Imagine a tank of water that has a pipe in and a pipe out.
As water flows in, water also flows out. Ignore the flow rates on this diagram, and just think for a minute — if the water level in the tank is rising, what can we say about the inflow and outflow?
The only way the water level rises is if the water flowing in is greater than the water flowing out. The only way the water level sinks is if it flows out faster than it flows in.
This may seem obvious, and frankly, a bit useless. Why should you care about the dynamics of water tanks? But, in fact, understanding the relationship of these three variables — inflow, stock, and outflow — is one of the quickest ways to hone your statistical literacy.
Here’s one example — Between 1995 and 2000 almost 2 million Mexicans came into the U.S. Between 2005 and 2010, about 1.4 million Mexican came into the U.S.
That’s a drop, but that’s still a lot more people in this country, right? Can the U.S. handle this level of Mexican immigration?
Except those numbers, though correct, give the wrong impression. Those numbers represent only the inflow of immigrants from Mexico. What they don’t take into account is the outflow — the number of people moving or returning to Mexico. When we look at the outflow, our entire perception changes:
In fact, it appears that in the past five years more people moved back to Mexico than came to the U.S. But, until recently, the only numbers you would hear on the news are the inflow numbers — and inflow, by itself, tells us very little.
Arrest/Conviction Rates or Length of Sentence?
As we’ve noted in other places, the U.S. has the largest per capita prison population in the world. If you were to ask the average person why that is, they would probably look at you like you were nuts. The answer is obvious — the prisons are full because we send a lot of people to jail.
But again, this is only the inflow side of the equation. There’s the outflow to consider as well. In the case of prisons, various laws enacted in the 1980s and 1990s dramatically increased the length of prison sentences. This has a profound effect on outflow — if you imagine that water tank up top there, what happens if we keep the same amount of water flowing in, but slow the water flowing out to a trickle?
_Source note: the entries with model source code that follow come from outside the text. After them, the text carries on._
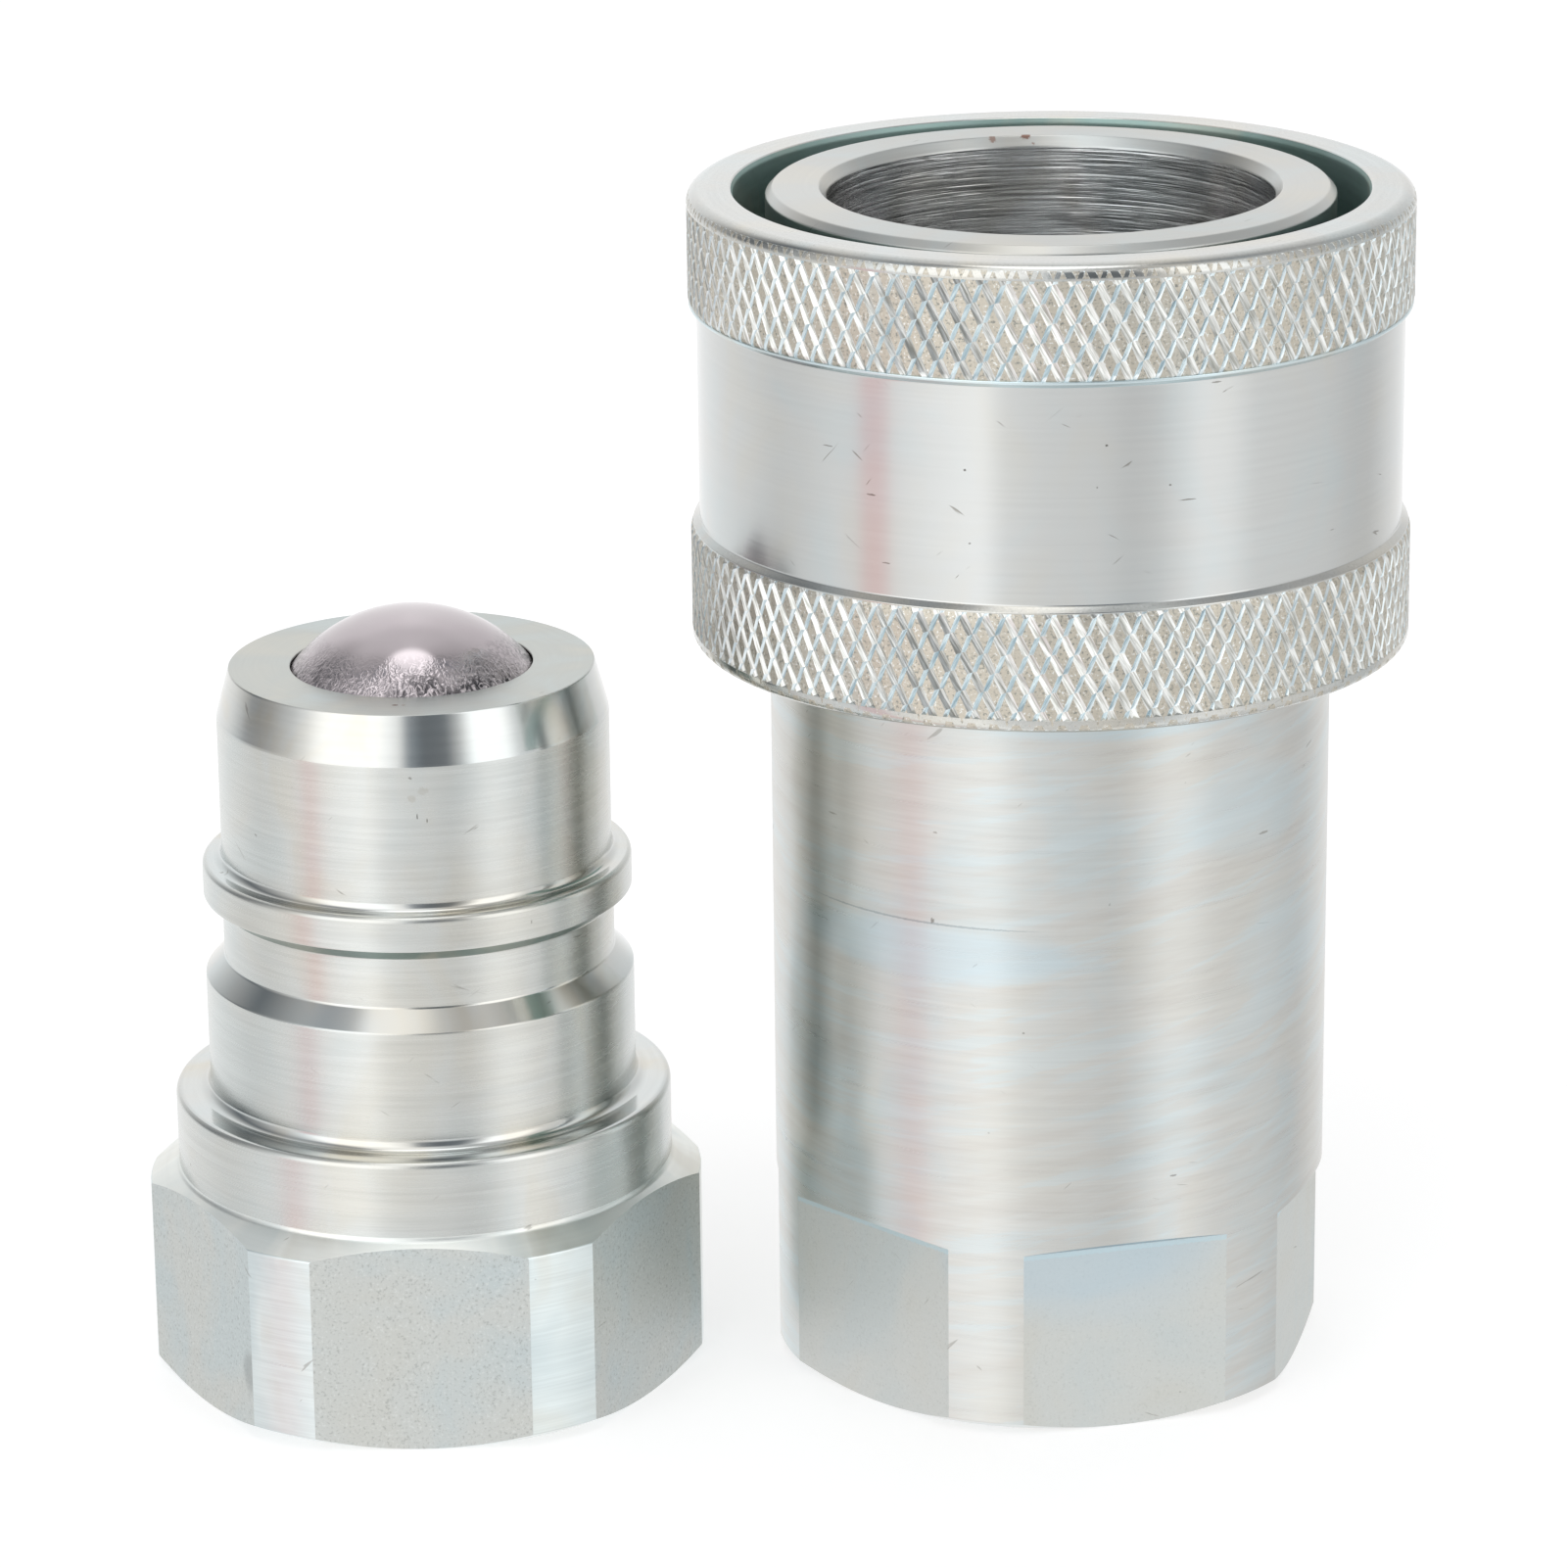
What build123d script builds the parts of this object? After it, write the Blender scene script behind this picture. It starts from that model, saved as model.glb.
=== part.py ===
from build123d import *
import os
from math import cos, radians, sin, sqrt, tan

# Hydraulic quick coupler, 1/2 inch body size, drawn uncoupled: the socket and the plug stand side by side
# on their port faces. Millimetres, +Z up. The origin is on the socket's axis at its port face, and the
# plug's axis is on the -X side.

# Where the plug stands
plug_spacing = 33.25

# Ports, both halves: a parallel 1/2 inch pipe thread, drawn as its plain bore at the thread's crests
port_bore_d = 18.63
port_chamfer = 1.3

# Wrench faces, and the cone turned at both feet, which takes the corners between them
wrench_size = 27.0
foot_cone_angle = 30.0
socket_flat_height = 10.05
socket_flat_runout = 0.55
socket_flats_turn = 41.7
plug_hex_turn = 28.3

# Plug, outside, heights from its port face
plug_length = 38.5
plug_nose_d = 20.4
plug_face_d = 19.0
plug_nose_cone_length = 2.55
plug_nose_foot_height = 28.85
collar_d = 22.45
collar_top_height = 28.25
collar_bottom_height = 26.4
groove_d = 20.5
groove_bottom_height = 23.05
skirt_d = 22.5
skirt_top_height = 22.0
skirt_bottom_height = 15.65
skirt_cove = 0.55
shoulder_d = 26.15
shoulder_edge_round = 0.35
shoulder_bottom_height = 11.4
hex_turned_d = 29.25
hex_cone_angle = 30.0
plug_base_d = 26.9
collar_cove = 0.45
collar_edge_round = 0.3

# Valves, the same ball, spring and seat in both halves
valve_ball_d = 15.875
valve_seat_d = 12.6
valve_seat_angle = 35.0
valve_seat_land = 0.15
valve_chamber_d = 17.6
valve_stroke = 3.6
valve_spring_length = 10.0
valve_spring_mean_d = 9.2
valve_spring_wire = 1.0
valve_spring_turns = 4.5

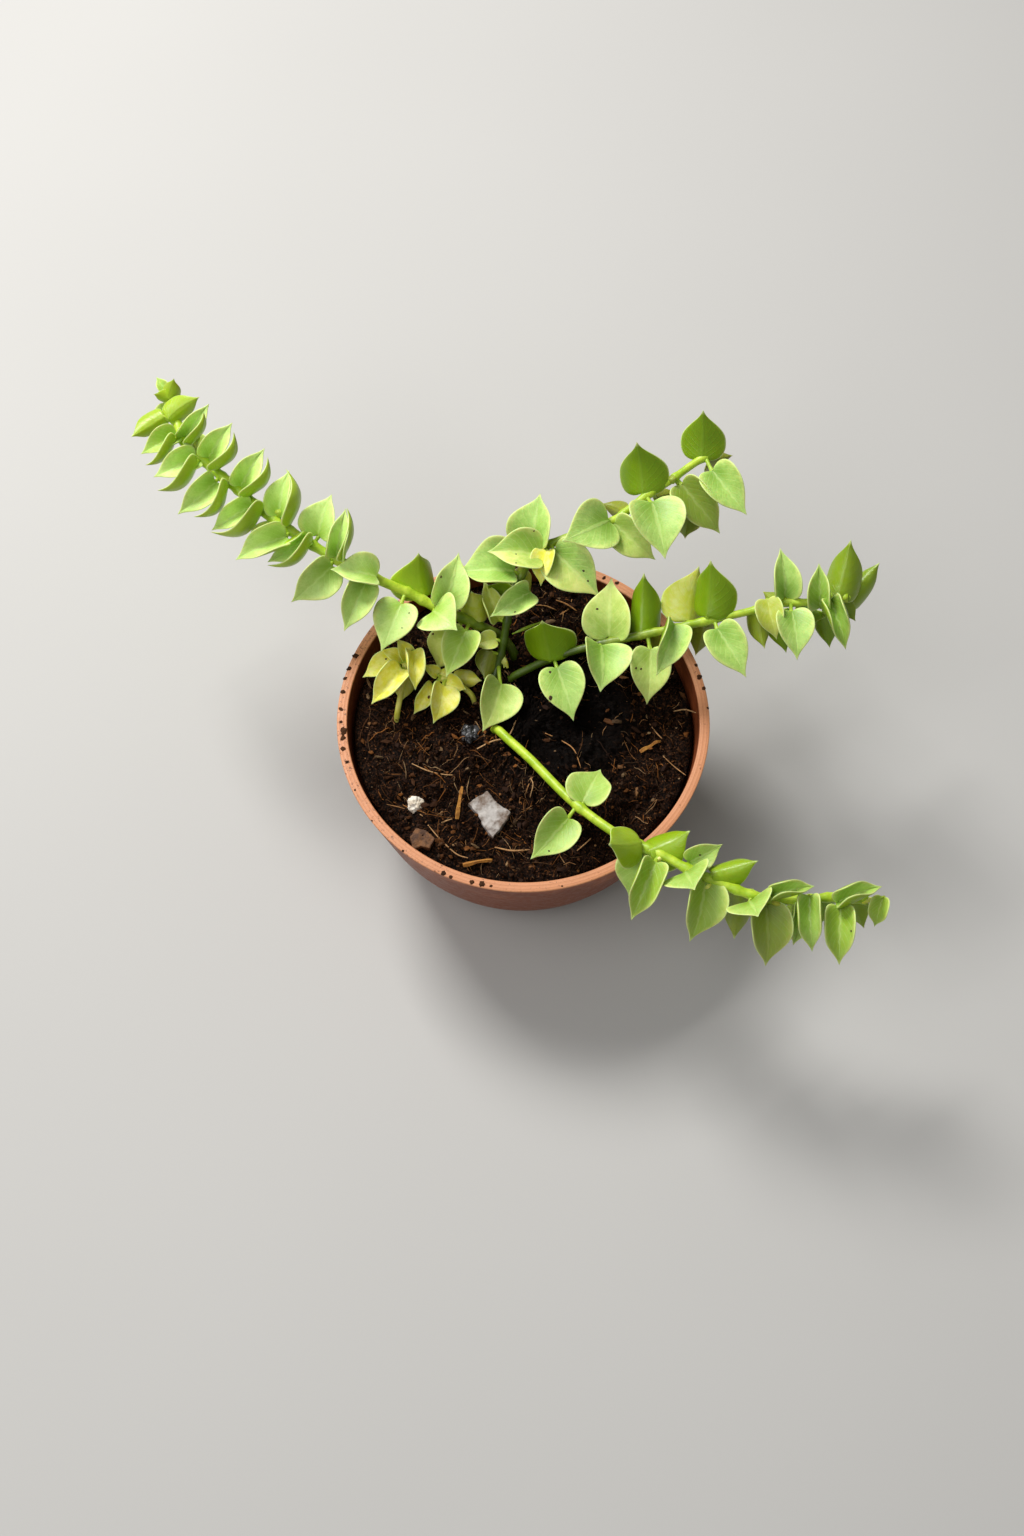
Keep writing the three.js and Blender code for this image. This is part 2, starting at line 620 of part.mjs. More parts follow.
// Round a ring of the blade: left margin under and over, midrib over, right margin over and under, midrib
// under, with each spot's turn on the round stalk.
const AROUND = [
  { half: 0, over: -1, turn: 210 },
  { half: 0, over: 1, turn: 150 },
  { over: 1, turn: 90 },
  { half: 1, over: 1, turn: 30 },
  { half: 1, over: -1, turn: -30 },
  { over: -1, turn: -90 },
];

/** A leaf: a ball drawn out between its tip and its foot in the stem, flattened, and folded at the midrib. */
function leafGeometry(pose) {
  const { foot, base, length, half, along, up, slopes, stalk, arch } = pose;
  const sides = AROUND.length;
  const rows = length < LEAF.young ? OUTLINE.slice(1) : OUTLINE;
  const geometry = new THREE.SphereGeometry(1, sides, rows.length + 3);
  const place = geometry.getAttribute("position");
  const halves = halvesOf(pose);
  const middle = halves[0].over.clone().add(halves[1].over).normalize();
  const opening = Math.max((Math.PI - slopes[0] - slopes[1]) / 2, LEAF.fold);
  const crotch = Math.max(LEAF.rib, LEAF.margin / Math.sin(opening));
  const rise = base.clone().sub(foot).normalize();
  const bend = rise.clone().add(along).normalize();
  const ringAt = (centre, axis, turn) => {
    const over = up.clone().addScaledVector(axis, -up.dot(axis)).normalize();
    const beside = new THREE.Vector3().crossVectors(axis, over);
    return centre.clone()
      .addScaledVector(beside, stalk * Math.cos(turn))
      .addScaledVector(over, stalk * Math.sin(turn));
  };
  for (let i = 0; i < place.count; i++) {
    const ring = Math.floor(i / (sides + 1));
    const spot = AROUND[(i % (sides + 1)) % sides];
    const turn = THREE.MathUtils.degToRad(spot.turn);
    let point = base.clone();
    if (ring === 0) {
      point.addScaledVector(along, length);
    } else if (ring <= rows.length) {
      const row = rows[ring - 1];
      const far = spot.half === undefined ? row.rib : row.edge;
      const bow = arch * length * Math.sin(Math.PI * Math.max(far, 0));
      point.addScaledVector(along, far * length).addScaledVector(middle, bow);
      if (spot.half === undefined) {
        point.addScaledVector(middle, spot.over * row.thick * (spot.over > 0 ? crotch : LEAF.rib));
      } else {
        const { out, over } = halves[spot.half];
        point.addScaledVector(out, row.width * half).addScaledVector(over, spot.over * LEAF.margin);
      }
    } else if (ring === rows.length + 1) {
      point = ringAt(base, bend, turn);
    } else if (ring === rows.length + 2) {
      point = ringAt(foot, rise, turn);
    } else {
      point = foot;
    }
    place.setXYZ(i, point.x, point.y, point.z);
  }
  return geometry;
}

/** A leafy stem: its tube and its leaves on their stalks, as one solid. */
function vine(noted) {
  const curve = stemCurve(noted);
  let plant = solidOf(stemTube(curve, noted.radius));
  for (const one of noted.leaves) {
    plant = plant.add(solidOf(leafGeometry(posed(one, curve, noted.radius))));
  }
  // A fold that fusing seals is filled: only the outer body is kept.
  return plant.decompose().reduce((most, body) => (body.volume() > most.volume() ? body : most));
}

/** A round bar between two points. */
function bar(from, to, radius, sides) {
  const way = to.clone().sub(from);
  const turn = new THREE.Quaternion().setFromUnitVectors(
    new THREE.Vector3(0, 1, 0),
    way.clone().normalize(),
  );
  return new THREE.CylinderGeometry(radius, radius, way.length(), sides)
    .applyQuaternion(turn)
    .translate(...from.clone().add(to).multiplyScalar(0.5).toArray());
}

/** A flat piece lying on the soil, from the pixels of its outline, grown by a margin. */
function flatPiece({ outline, thickness, sunk }, margin) {
  const corners = outline.map((pixel) => atHeight(pixel, SOIL.level));
  const centre = corners.reduce((sum, c) => sum.add(c), new THREE.Vector3());
  centre.divideScalar(corners.length);
  const shape = new THREE.Shape(
    corners.map((corner) => {
      const arm = new THREE.Vector2(corner.x - centre.x, corner.y - centre.y);
      return arm.setLength(arm.length() + CORNER * margin);
    }),
  );
  const depth = thickness + 2 * margin;
  const bottom = soilHeight(centre.x, centre.y) - sunk - margin;
  return new THREE.ExtrudeGeometry(shape, { depth, bevelEnabled: false })
    .translate(centre.x, centre.y, bottom);
}

/** A rounded grain lying on the soil, grown by a margin. */
function grain({ pixel, radius, flat }, margin) {
  const { x, y } = atHeight(pixel, SOIL.level);
  return new THREE.IcosahedronGeometry(radius + margin, GRAIN_DETAIL)
    .scale(1, 1, flat)
    .translate(x, y, soilHeight(x, y) + PROUD * radius);
}

/** A stick lying on the soil between two pixels, grown by a margin. */
function stick(ends, margin) {
  const [from, to] = ends.map((pixel) => {
    const point = atHeight(pixel, SOIL.level);
    return point.setZ(soilHeight(point.x, point.y) + STICK.radius);
  });
  const reach = to.clone().sub(from).setLength(margin);
  return bar(from.sub(reach), to.add(reach), STICK.radius + margin, STICK.sides);
}

/** The soil with a plain hole for each stem and a seat for each piece that lies on it. */
function soil(stems, seats) {
  const holes = stems.map((noted) =>
    stemTube(stemCurve(noted), noted.radius + HOLE_GAP).translate(0, 0, -GAP),
  );
  return [...holes, ...seats].reduce((left, cut) => left.subtract(solidOf(cut)), soilPlug());
}

const VINES = {
  back_vine: BACK_VINE,
  left_vine: LEFT_VINE,
  right_vine: RIGHT_VINE,
  front_vine: FRONT_VINE,
};
const YELLOW_SHOOTS = {
  near_yellow_shoot: NEAR_YELLOW_SHOOT,
  far_yellow_shoot: FAR_YELLOW_SHOOT,
};

/** The loose pieces on the soil, by name: a maker that grows each by a margin, and its finish. */
function loosePieces() {
  return [
    ["grey_chip", (margin) => flatPiece(GREY_CHIP, margin), FINISH.chip],
    ["bark_piece", (margin) => flatPiece(BARK, margin), FINISH.bark],
    ["dark_pebble", (margin) => grain(PEBBLE, margin), FINISH.pebble],
    ["perlite_grain", (margin) => grain(PERLITE, margin), FINISH.perlite],
    ...STICKS.map((ends, i) => [`amber_stick_${i + 1}`, (margin) => stick(ends, margin), FINISH.stick]),
  ];
}

const plant = new THREE.Group();
plant.name = "potted_dischidia";
const loose = loosePieces();
const stems = [...Object.values(VINES), ...Object.values(YELLOW_SHOOTS)];
plant.add(meshOf("pot", pot(), FINISH.pot));
plant.add(meshOf("soil", soil(stems, loose.map(([, make]) => make(GAP))), FINISH.soil));
for (const [name, noted] of Object.entries(VINES)) {
  plant.add(meshOf(name, vine(noted), FINISH.leaf));
}
for (const [name, noted] of Object.entries(YELLOW_SHOOTS)) {
  plant.add(meshOf(name, vine(noted), FINISH.yellowLeaf));
}
for (const [name, make, finish] of loose) {
  plant.add(meshOf(name, solidOf(make(0)), finish));
}

export default plant;
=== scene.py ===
"""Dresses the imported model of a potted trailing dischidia: bowl pot, potting mix, vines and loose pieces.

Everything is in metres in the model's own frame. Places that were noted from the photograph are pixels of
its 1024 x 1536 frame, turned into points by one viewpoint.
"""

from __future__ import annotations

import logging
import math
import random
from collections.abc import Callable
from dataclasses import dataclass, field
from enum import Enum

import bmesh
import bpy
from mathutils import Matrix, Vector, noise
from mathutils.bvhtree import BVHTree

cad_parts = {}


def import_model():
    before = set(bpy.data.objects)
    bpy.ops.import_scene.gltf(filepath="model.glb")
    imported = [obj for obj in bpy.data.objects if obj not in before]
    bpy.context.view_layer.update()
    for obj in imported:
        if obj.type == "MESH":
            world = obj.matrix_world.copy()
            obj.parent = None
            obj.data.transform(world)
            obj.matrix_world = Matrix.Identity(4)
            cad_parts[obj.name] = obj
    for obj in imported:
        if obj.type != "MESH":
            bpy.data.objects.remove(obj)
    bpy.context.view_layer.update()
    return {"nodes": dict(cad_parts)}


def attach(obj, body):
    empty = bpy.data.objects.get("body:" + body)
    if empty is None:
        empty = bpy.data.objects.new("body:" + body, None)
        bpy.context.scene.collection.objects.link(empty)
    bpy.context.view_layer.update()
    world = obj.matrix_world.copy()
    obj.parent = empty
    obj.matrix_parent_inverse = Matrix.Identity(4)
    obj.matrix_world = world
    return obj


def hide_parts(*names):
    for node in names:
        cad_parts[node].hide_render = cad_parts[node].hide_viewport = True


LOG = logging.getLogger("dischidia")
MM = 0.001
BODY = "root"
TUBE_SIDES = 16
THREAD_SIDES = 4
TUBE_LONG = 20.0
STEM_MARKS = 200
SPECK_HEIGHT = 0.12

Pixel = tuple[float, float]
Colour = tuple[float, float, float]
Socket = bpy.types.NodeSocket
Reading = bpy.types.NodeSocket | float
Paint = bpy.types.NodeSocket | Colour


class Face(Enum):
    """The face of a leaf that the photograph shows.

    SIDE is the underside of a cupped leaf seen from beside it. Its first edge is the rim that stands
    towards the eye, and its second is the outline of its belly.
    """

    TOP = 1
    UNDER = -1
    SIDE = 0


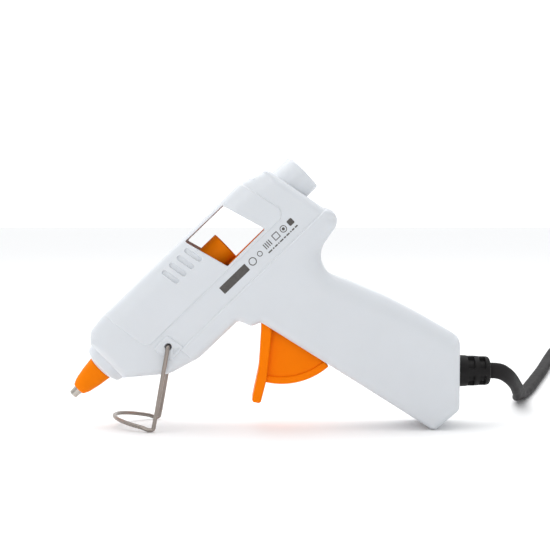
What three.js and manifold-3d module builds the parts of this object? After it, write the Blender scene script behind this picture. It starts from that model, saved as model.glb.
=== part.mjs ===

The water rises, just like our prison population has risen.
This isn’t to say that much (maybe even most) of the rise isn’t due to a higher inflow, but because outflow has such an impact, any effort that focuses on reducing population only through reducing the amount of people we put in jail is incomplete. Even if we didn’t arrest a single person for the next five years, at the end of five years we’d likely *still* lead the world in prison population, because the sentences we have in place are much longer than in most countries.
In fact, there is a school of thought, influenced by research in behavioral psychology, which posits that effective policy would put a lot of people in prison, but that it would keep them there for very short periods of time, since most criminals don’t really consider how long they might be imprisoned — only if there’s a chance of them being sent to prison at all. A detailed inflow/outflow analysis might show that such an approach would dramatically shrink our prison populations with no impact on public safety.
Other Examples
(Stock::Flow)
i. World population :: Birth Rate
ii. Unemployment Rate :: Jobs Created per Month
iii. Disease prevalence :: disease incidence
iv. Wealth :: Income
Inflows matter….
We can see the national deficit/surplus as a stock with inflows (taxes and revenue) and outflows (spending). Obama has dramatically increased the deficit. But it doesn’t mean he has dramatically increased spending – in a recession, taxes (the inflow) collapse due to reductions in employment, income, and return on investment. Inflow reduction accounts for much of the increase in the deficit.
But Outflows matter too…
A killer disease will have less prevalence than a chronic one – when people die quickly, that’s an outflow. As the disease becomes treatable, prevalence will rise, not fall. This is the case with diabetes now – the survival rates for diabetes have dramatically improved, so now more people have it (there are other major reasons for the diabetes increase too, but survival rates play a role).